The risk in any of this is pretending trade-offs don’t exist. Strip away every rough edge, and you lose voice, tone, and grit. Ignore the lived experience of kids who have to read slurs about people like them, and you close doors. Wilson’s career—millions of books read by children who saw themselves on the page—makes her message land: hold the line against bans, be careful with edits, keep choices open.
There’s a UK angle too. While Britain hasn’t seen the same wave of removals as the US, the Dahl controversy started there, and publishers know they operate in a global market. What happens in Texas or Florida doesn’t stay there; it shapes the business decisions of London and New York. That’s why Wilson says she’s worried. The UK often imports American culture wars a few months late.

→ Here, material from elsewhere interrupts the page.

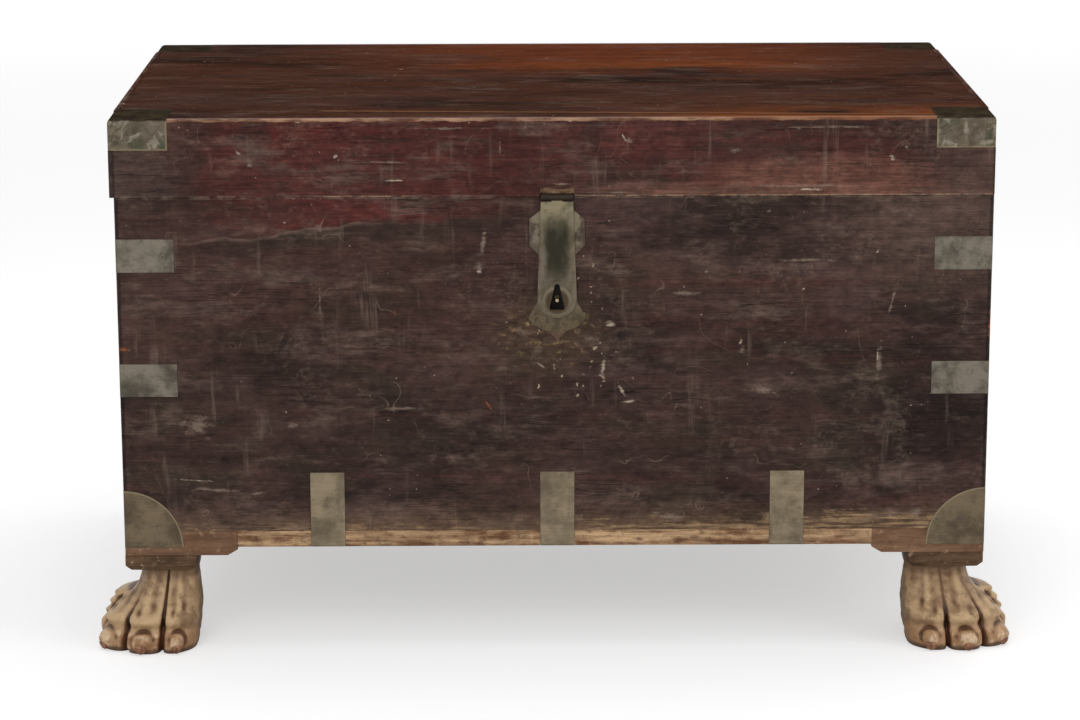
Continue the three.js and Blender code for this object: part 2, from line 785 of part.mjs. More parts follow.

The debate isn’t just about freedom in the abstract. It’s about what kids will actually encounter in a school library, what teachers feel safe to teach, and what kind of reading culture we hand down. Bans shrink the shelf. Heavy-handed rewrites shrink the book. The alternative—choice, context, and clarity—takes more work from adults but gives young readers the full range of stories and the tools to handle them.
Wilson’s voice cuts through because it comes from the writing desk, not the barricade. She knows the impulse to fix a line that feels dated. She also knows the danger of sanding away everything that makes a classic a classic. Keep the originals available. Label changes honestly. Trust readers and teachers to do what they’ve always done: talk about what’s on the page, and why it still matters.